Guai a quelli che chiamano bene il male e male il bene, che cambiano le tenebre in luce e la luce in tenebre, che cambiano l’amaro in dolce e il dolce in amaro! (Isaia 5,20)
Parola del mese Novembre – 01.11.2022
“Voglio andare da mio padre”. Questo è ciò che un figlio dice a se stesso in una storia biblica, il cosiddetto “figlio prodigo”:
Ha lasciato casa in cerca di libertà e avventura. Nel frattempo ha sperperato la sua eredità e, non avendo più soldi, ora è costretto a pascolare i maiali e a mangiare quello che lasciano. “Voglio andare da mio padre”, dice. Sa che suo padre – nonostante tutto quello che è stato – lo accoglierà a braccia aperte.
Gesù, che racconta questa parabola, ci mostra un Dio misericordioso e desideroso dei suoi figli.
Mi chiedo come sia potuto accadere che per secoli nella proclamazione della Chiesa sia stata mostrata un’immagine di Dio che terrorizzava le persone. Un Dio onnipotente in cielo che impone arbitrariamente i destini alle persone: felicità per alcuni, disastro per altri. E non si osa chiedere il perché.
Questo Dio condanna senza pietà coloro che gli si oppongono, non solo li giudica, ma li giustizia. Questo è rappresentato in modo vivido nelle pitture in molte chiese, dove alcuni vanno in paradiso circondati da angeli, mentre altri vengono gettati nelle profondità dell’inferno. E alcuni predicatori proclamano dai loro pulpiti un ultimo giudizio senza pietà. Come se lo avessero imposto loro stessi, come se si ritenessero amministratori dell’inesorabilità divina.
Qui il bene e il male sono stati stravolti nel modo più fatale. Gli uomini si sono arrogati ciò che è solo di Dio. Giudicare e condannare gli altri.
Ma Dio non degrada né uccide. Di certo non autorizza le persone a farlo. Piuttosto, ci interroga e ci mette a posto.
Quando gli uomini lo riducono all’onnisciente, che in modo spietato ci controlla, quando presumono di essere gli amministratori e gli esecutori di tale onnipotenza, Dio stesso diventa un padre perduto.

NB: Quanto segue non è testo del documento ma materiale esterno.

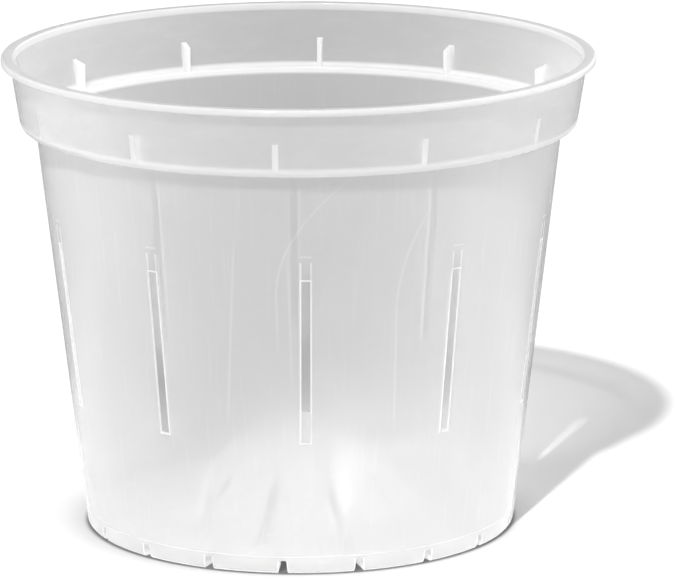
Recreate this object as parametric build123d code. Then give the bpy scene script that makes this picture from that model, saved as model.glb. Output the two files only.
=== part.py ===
from build123d import *
from math import cos, radians, sin
import os

# Orchid pot with slots: one thin-walled moulding in translucent plastic.
# Millimetres. The origin is the centre of the foot, on the plane that the pot stands on, and +Z is up.
# Azimuths are in degrees round the axis, from the front at -Y, growing towards +X.

# Where the mould's marks lie round the axis: a channel and a rib share this azimuth
mould_azimuth = -4.2

# Rim
pot_height = 123.0
rim_radius = 76.35
lip_thickness = 1.8
lip_reach = 2.35
lip_edge_radius = 0.7
lip_root_radius = 0.4
mouth_edge_radius = 0.4

# Collar and the ledge that it stands on
collar_height = 16.2
collar_taper = 2.5
collar_wall = 1.0
collar_corner_radius = 1.8
collar_inner_corner_radius = 1.2
ledge_thickness = 1.5
ledge_edge_radius = 0.4
shoulder_width = 3.8
shoulder_root_radius = 0.4

# Tapered wall
foot_radius = 55.5
wall = 0.85

# Foot pads, floor and the channels between the pads
floor_clearance = 3.5
floor_thickness = 0.9
pad_length = 7.5
pad_skin = 0.9
foot_edge_radius = 1.3
pad_edge_radius = 0.5
pocket_corner_radius = 0.5
channel_count = 18
channel_top_width = 1.6
channel_foot_width = 2.5
channel_foot_radius = 0.7
channel_top_radius = 0.3
channel_lead = 0.05

# Witness line that the foot of the mould leaves round the wall
witness_height = 4.6
witness_width = 0.3
witness_relief = 0.08

# Raised dome in the floor
dome_top = 27.0
crown_radius = 26.0
flank_angle = 50.0
flare_radius = 7.0
gate_radius = 1.2
gate_length = 0.6

# Slots through the wall, wider inside than outside, each with the groove that its mould block leaves above it
slot_count = 10
slot_lead_angle = 6.0
slot_width = 2.2
slot_inner_width = 3.2
slot_bottom = 35.2
slot_top = 77.6
slot_skin = 0.1

# Drain slots in the floor, which climb the dome
drain_count = 10
drain_width = 2.4
drain_inner_radius = 22.0
drain_outer_radius = 44.0

# Stacking ribs on the ledge
rib_count = 12
rib_root_width = 1.55
rib_edge_width = 1.15
rib_wall_height = 7.3
rib_inner_height = 6.1
rib_setback = 1.7
rib_edge_radius = 0.35

# How far a cutter runs past what it cuts
overrun = 2.0

# Share of a thin edge that the rounding on each of its sides may take
rounding_share = 0.45

# Azimuths, heights and radii that follow from the sizes above
front_angle = -90.0
slot_first_azimuth = mould_azimuth + slot_lead_angle
drain_first_azimuth = slot_first_azimuth + 180 / slot_count
lip_underside = pot_height - lip_thickness
shoulder = lip_underside - collar_height
ledge_top = shoulder + ledge_thickness
floor_top = floor_clearance + floor_thickness
collar_top_radius = rim_radius - lip_reach
collar_foot_radius = collar_top_radius - collar_taper
wall_top_radius = collar_foot_radius - shoulder_width
wall_slope = (wall_top_radius - foot_radius) / shoulder
collar_slope = collar_taper / collar_height
pad_inner_radius = foot_radius - pad_length
pocket_radius = pad_inner_radius + pad_skin


def wall_radius(height):
    """Outer radius of the tapered wall at a height."""
    return foot_radius + wall_slope * height


def collar_radius(height):
    """Outer radius of the collar at a height."""
    return collar_foot_radius + collar_slope * (height - shoulder)


def rounding(radius, edge):
    """A rounding radius, limited by the thickness of the edge that it rounds."""
    return min(radius, edge * rounding_share)


def at_azimuths(shape, count, first):
    """Copies of a shape built along +X, set round the axis at equal steps from the first azimuth."""
    step = 360 / count
    return [Rot(0, 0, front_angle + first + step * copy) * shape for copy in range(count)]


# The flank of the dome, solved so that crown, flank and flare are tangent to each other
flank = radians(flank_angle)
dome_rise = dome_top - floor_top
flank_length = (dome_rise - (crown_radius + flare_radius) * (1 - cos(flank))) / sin(flank)
dome_foot_radius = (crown_radius + flare_radius) * sin(flank) + flank_length * cos(flank)


def dome_line(offset):
    """Section of the dome from the axis to the floor, moved down into the plastic by an offset."""
    crown = crown_radius - offset
    flare = flare_radius + offset
    crown_centre = Vector(0, dome_top - crown_radius)
    flare_centre = Vector(dome_foot_radius, floor_top + flare_radius)
    half = flank / 2
    crown_start = crown_centre + Vector(0, crown)
    crown_middle = crown_centre + Vector(crown * sin(half), crown * cos(half))
    crown_end = crown_centre + Vector(crown * sin(flank), crown * cos(flank))
    flare_start = flare_centre - Vector(flare * sin(flank), flare * cos(flank))
    flare_middle = flare_centre - Vector(flare * sin(half), flare * cos(half))
    flare_end = flare_centre - Vector(0, flare)
    return [
        ThreePointArc(crown_start, crown_middle, crown_end),
        Line(crown_end, flare_start),
        ThreePointArc(flare_start, flare_middle, flare_end),
    ]


def turned(edges):
    """Solid of revolution about the axis, from a closed section drawn as radius and height."""
    return revolve(Plane.XZ * make_face(edges), Axis.Z)


def moulding():
    """The pot without its ribs and openings, as one section turned about the axis."""
    inner_wall_top = wall_radius(ledge_top) - wall
    witness_foot = witness_height - witness_width / 2
    witness_top = witness_height + witness_width / 2
    pad_edge = rounding(pad_edge_radius, floor_clearance)
    lip_edge = rounding(lip_edge_radius, lip_thickness)
    corners = [
        ((pad_inner_radius, floor_clearance), pad_edge),
        ((pad_inner_radius, 0), pad_edge),
        ((foot_radius, 0), foot_edge_radius),
        ((wall_radius(witness_foot), witness_foot), 0),
        ((wall_radius(witness_height) + witness_relief, witness_height), 0),
        ((wall_radius(witness_top), witness_top), 0),
        ((wall_top_radius, shoulder), shoulder_root_radius),
        ((collar_foot_radius, shoulder), collar_corner_radius),
        ((collar_top_radius, lip_underside), rounding(lip_root_radius, lip_reach)),
        ((rim_radius, lip_underside), lip_edge),
        ((rim_radius, pot_height), lip_edge),
        ((collar_radius(pot_height) - collar_wall, pot_height), rounding(mouth_edge_radius, lip_thickness)),
        ((collar_radius(ledge_top) - collar_wall, ledge_top), collar_inner_corner_radius),
        ((inner_wall_top, ledge_top), rounding(ledge_edge_radius, ledge_thickness)),
        ((wall_radius(floor_top) - wall, floor_top), 0),
    ]
    start = (dome_foot_radius, floor_clearance)
    end = (dome_foot_radius, floor_top)
    points = [start] + [point for point, radius in corners] + [end]
    radii = [radius for point, radius in corners]
    underside = dome_line(floor_thickness)
    outline = FilletPolyline(*points, radius=radii)
    axis_line = Line((0, dome_top - floor_thickness), (0, dome_top))
    return turned(underside + [outline] + dome_line(0) + [axis_line])


def channel_prism(spread, top):
    """A radial bar under the floor with the section of a channel, widened by a spread on each side."""
    half_top = channel_top_width / 2 + spread
    half_foot = channel_foot_width / 2 + spread
    half_base = half_foot + channel_foot_radius * 2
    section = FilletPolyline(
        (-half_top, top),
        (half_top, top),
        (half_foot, -channel_lead),
        (half_base, -channel_lead),
        (half_base, -overrun),
        (-half_base, -overrun),
        (-half_base, -channel_lead),
        (-half_foot, -channel_lead),
        radius=[
            channel_top_radius,
            channel_top_radius,
            channel_foot_radius,
            0,
            0,
            0,
            0,
            channel_foot_radius,
        ],
        close=True,
    )
    start = pad_inner_radius - overrun
    length = wall_radius(floor_top) + overrun - start
    return extrude(Plane.YZ.offset(start) * make_face(section), length)


def pad_pockets():
    """The hollows inside the foot pads, one between each two channels."""
    zone = FilletPolyline(
        (pocket_radius, floor_top),
        (pocket_radius, pad_skin),
        (wall_radius(pad_skin) - wall, pad_skin),
        (wall_radius(floor_top) - wall, floor_top),
        radius=[0, pocket_corner_radius, pocket_corner_radius, 0],
        close=True,
    )
    bars = at_azimuths(channel_prism(pad_skin, floor_top), channel_count, mould_azimuth)
    return turned([zone]) - bars


def block_plan(outer_radius, depth, height):
    """Plan of a slot's mould block at a height, from a depth in the wall to past its inner face."""
    growth = (slot_inner_width - slot_width) / wall / 2
    inner_depth = wall + wall / 2
    half_outer = slot_width / 2 + growth * depth
    half_inner = slot_width / 2 + growth * inner_depth
    plan = Polyline(
        (outer_radius - depth, -half_outer),
        (outer_radius - depth, half_outer),
        (outer_radius - inner_depth, half_inner),
        (outer_radius - inner_depth, -half_inner),
        close=True,
    )
    return Pos(0, 0, height) * make_face(plan)


def slot_cutters():
    """One slot through the wall, and the groove that its block cuts in the inner face on the way out."""
    foot_plan = block_plan(wall_radius(slot_bottom), -wall / 2, slot_bottom)
    rise = slot_top - slot_bottom
    through = Solid.extrude(foot_plan.face(), Vector(wall_slope * rise, 0, rise))
    groove_plan = block_plan(wall_radius(slot_top), slot_skin, slot_top)
    groove = extrude(groove_plan, pot_height + overrun - slot_top)
    return [through, groove]


def drain_cutter():
    """One radial drain slot with round ends, straight down through the dome's flank and the floor."""
    length = drain_outer_radius - drain_inner_radius
    outline = Pos((drain_outer_radius + drain_inner_radius) / 2, 0) * SlotOverall(length, drain_width)
    return extrude(outline, dome_top)


def stacking_rib():
    """One rib on the ledge against the collar, thinner at its free edge, so that nested pots come apart."""
    free_edge = wall_radius(ledge_top) - wall + rib_setback
    rib_foot = ledge_top - ledge_thickness / 2
    rib_top = ledge_top + rib_wall_height
    root_at_foot = collar_radius(ledge_top) - collar_wall / 2
    root_at_top = collar_radius(rib_top) - collar_wall / 2
    side = Polyline(
        (free_edge, rib_foot),
        (root_at_foot, rib_foot),
        (root_at_top, rib_top),
        (free_edge, ledge_top + rib_inner_height),
        close=True,
    )
    plan = Polyline(
        (free_edge, -rib_edge_width / 2),
        (free_edge, rib_edge_width / 2),
        (root_at_top, rib_root_width / 2),
        (root_at_top, -rib_root_width / 2),
        close=True,
    )
    bar = extrude(Plane.XZ * make_face(side), rib_root_width / 2, both=True)
    rib = bar & extrude(Pos(0, 0, rib_foot) * make_face(plan), rib_top - rib_foot)
    free_corners = rib.edges().filter_by(Axis.Z).group_by(Axis.X)[0]
    return fillet(free_corners, rounding(rib_edge_radius, rib_edge_width))


def gate_mark():
    """The stub of the sprue under the middle of the dome."""
    underside = dome_top - floor_thickness
    height = gate_length + floor_thickness / 2
    return Pos(0, 0, underside - gate_length + height / 2) * Cylinder(gate_radius, height)


def pot():
    """The whole moulding with its ribs, channels and slots."""
    ribs = at_azimuths(stacking_rib(), rib_count, mould_azimuth)
    channels = at_azimuths(channel_prism(0, floor_clearance), channel_count, mould_azimuth)
    slots = [at_azimuths(cutter, slot_count, slot_first_azimuth) for cutter in slot_cutters()]
    drains = at_azimuths(drain_cutter(), drain_count, drain_first_azimuth)
    body = moulding() - pad_pockets() - channels - sum(slots, []) - drains
    return body + ribs + [gate_mark()]


os.makedirs("parts", exist_ok=True)
finished = pot()
finished.label = "pot"
export_step(finished, "parts/pot.step")
print("pot", finished.volume, finished.bounding_box())
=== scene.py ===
"""Looks of the orchid pot with slots: one thin moulding in frosted, translucent plastic on a white floor."""
from collections import namedtuple
from math import cos, pi, radians, sin

import bpy
from mathutils import Matrix, Vector


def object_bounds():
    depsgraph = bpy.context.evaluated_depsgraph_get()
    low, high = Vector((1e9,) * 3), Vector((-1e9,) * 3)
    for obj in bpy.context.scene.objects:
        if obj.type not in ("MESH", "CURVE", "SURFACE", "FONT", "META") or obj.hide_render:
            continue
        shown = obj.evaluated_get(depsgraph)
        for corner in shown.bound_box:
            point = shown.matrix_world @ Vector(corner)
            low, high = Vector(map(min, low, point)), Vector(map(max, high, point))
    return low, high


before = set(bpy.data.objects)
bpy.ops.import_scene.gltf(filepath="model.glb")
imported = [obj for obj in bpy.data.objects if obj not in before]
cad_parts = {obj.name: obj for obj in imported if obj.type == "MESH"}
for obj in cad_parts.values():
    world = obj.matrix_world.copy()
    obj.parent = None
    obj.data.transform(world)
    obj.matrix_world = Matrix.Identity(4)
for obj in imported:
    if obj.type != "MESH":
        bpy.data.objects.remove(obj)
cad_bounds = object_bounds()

# Camera, as fitted to the outlines of the rim, ledge and foot in the photograph
camera_place = Vector((0.01034, -1.3519, 0.3762))
camera_pitch = radians(13.167)
camera_roll = radians(-0.152)
lens_length = 283.93
sensor_width = 36.0

# Key lamp. Its bearing comes from the shadow on the floor, and its width from the shadow's soft edge.
key_travel = Vector((0.227, 0.993, -1.0)).normalized()
key_level = 0.89
key_angle = radians(2.2)

# Soft light: a white screen at each side, the right one stronger, a little from above and from behind, and
# none from the viewer's side
fill_all_round = 0.1
fill_left = 1.0
fill_right = 2.8
fill_above = 0.2
fill_front = 0.0

# Light paths inside thin plastic are long: the most bounces of one kind and in all, and the most clear skins
bounce_limit = 64
path_limit = 128
clear_limit = 24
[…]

Immagino quindi che a Dio sia concesso di uscire dal ruolo cupo dell’onnipotente spietato che pretende da noi l’impossibile. Nessuno dovrebbe più combattere una lotta per il potere con lui fino a che uno dei combattenti non se la fosse fatta addosso dalla paura.
Dio potrebbe diventare un padre che mi accoglie a braccia aperte. O anche il Padre che è dietro di me. E mentre il vento fresco della libertà mi soffia in faccia, lo sento alle mie spalle e so: Lui è lì, a fianco e dietro di me.
Cambio di ruolo
A volte desidero una sorta di anno sabbatico per Dio,
in cui non si parla della sua onnipotenza.
Lui potrebbe togliersi gli abiti che gli conferiscono potere:
Si toglie la veste reale
e si lascia mettere in una mangiatoia come un neonato avvolto in fasce.
La veste scura del giudice
diventa la gonna colorata di un artista,
che ancora oggi continua a dare nuovi impulsi alla vita.
Strappa la cuffia del boia che odia
e si riveste di misericordia.
E poi si mette in cammino:
un padre perduto che va dai suoi figli.